* begin *

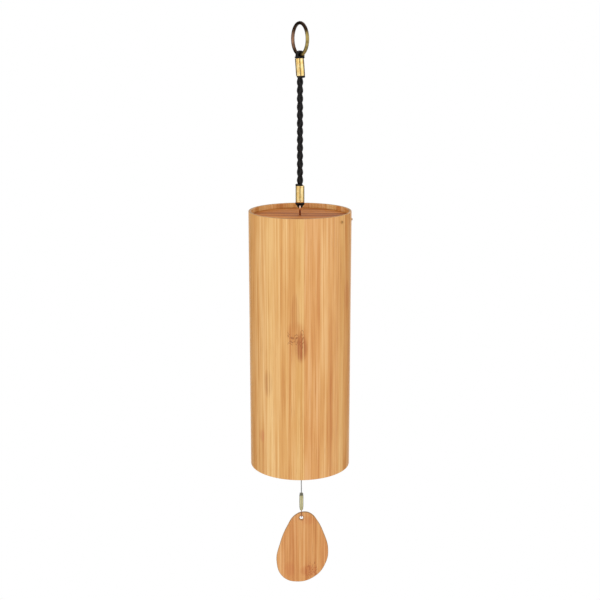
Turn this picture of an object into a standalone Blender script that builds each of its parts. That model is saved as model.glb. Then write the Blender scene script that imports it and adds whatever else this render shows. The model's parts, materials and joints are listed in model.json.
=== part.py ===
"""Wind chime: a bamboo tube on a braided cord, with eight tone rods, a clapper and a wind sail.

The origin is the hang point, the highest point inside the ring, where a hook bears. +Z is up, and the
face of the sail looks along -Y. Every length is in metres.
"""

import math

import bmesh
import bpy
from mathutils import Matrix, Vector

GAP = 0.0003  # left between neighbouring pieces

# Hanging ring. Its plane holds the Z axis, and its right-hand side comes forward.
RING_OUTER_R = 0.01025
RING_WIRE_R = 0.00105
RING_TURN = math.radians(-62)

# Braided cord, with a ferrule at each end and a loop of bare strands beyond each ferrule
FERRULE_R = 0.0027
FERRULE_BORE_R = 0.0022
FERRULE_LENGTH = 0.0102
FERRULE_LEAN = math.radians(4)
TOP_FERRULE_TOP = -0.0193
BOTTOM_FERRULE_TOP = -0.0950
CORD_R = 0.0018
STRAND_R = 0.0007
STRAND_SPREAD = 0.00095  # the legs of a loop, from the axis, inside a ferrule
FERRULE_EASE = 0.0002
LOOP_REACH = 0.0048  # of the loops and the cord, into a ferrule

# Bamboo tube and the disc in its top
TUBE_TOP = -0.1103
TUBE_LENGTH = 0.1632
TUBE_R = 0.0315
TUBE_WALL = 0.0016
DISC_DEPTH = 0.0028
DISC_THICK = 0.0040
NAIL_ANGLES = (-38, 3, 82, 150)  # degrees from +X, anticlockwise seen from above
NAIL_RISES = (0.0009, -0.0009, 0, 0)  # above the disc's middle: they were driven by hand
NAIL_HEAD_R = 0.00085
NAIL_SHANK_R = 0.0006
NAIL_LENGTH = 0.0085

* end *

= Task to complete =
Quote the whole listing above, leaving nothing out.

= Output for this exercise =
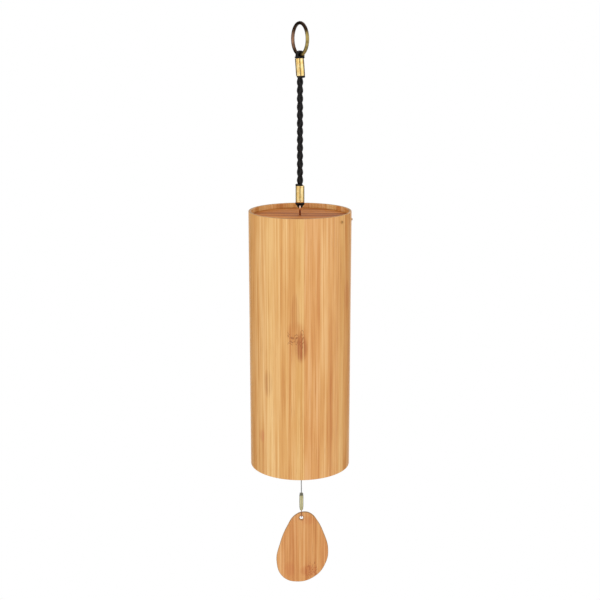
Turn this picture of an object into a standalone Blender script that builds each of its parts. That model is saved as model.glb. Then write the Blender scene script that imports it and adds whatever else this render shows. The model's parts, materials and joints are listed in model.json.
=== part.py ===
"""Wind chime: a bamboo tube on a braided cord, with eight tone rods, a clapper and a wind sail.

The origin is the hang point, the highest point inside the ring, where a hook bears. +Z is up, and the
face of the sail looks along -Y. Every length is in metres.
"""

import math

import bmesh
import bpy
from mathutils import Matrix, Vector

GAP = 0.0003  # left between neighbouring pieces

# Hanging ring. Its plane holds the Z axis, and its right-hand side comes forward.
RING_OUTER_R = 0.01025
RING_WIRE_R = 0.00105
RING_TURN = math.radians(-62)

# Braided cord, with a ferrule at each end and a loop of bare strands beyond each ferrule
FERRULE_R = 0.0027
FERRULE_BORE_R = 0.0022
FERRULE_LENGTH = 0.0102
FERRULE_LEAN = math.radians(4)
TOP_FERRULE_TOP = -0.0193
BOTTOM_FERRULE_TOP = -0.0950
CORD_R = 0.0018
STRAND_R = 0.0007
STRAND_SPREAD = 0.00095  # the legs of a loop, from the axis, inside a ferrule
FERRULE_EASE = 0.0002
LOOP_REACH = 0.0048  # of the loops and the cord, into a ferrule

# Bamboo tube and the disc in its top
TUBE_TOP = -0.1103
TUBE_LENGTH = 0.1632
TUBE_R = 0.0315
TUBE_WALL = 0.0016
DISC_DEPTH = 0.0028
DISC_THICK = 0.0040
NAIL_ANGLES = (-38, 3, 82, 150)  # degrees from +X, anticlockwise seen from above
NAIL_RISES = (0.0009, -0.0009, 0, 0)  # above the disc's middle: they were driven by hand
NAIL_HEAD_R = 0.00085
NAIL_SHANK_R = 0.0006
NAIL_LENGTH = 0.0085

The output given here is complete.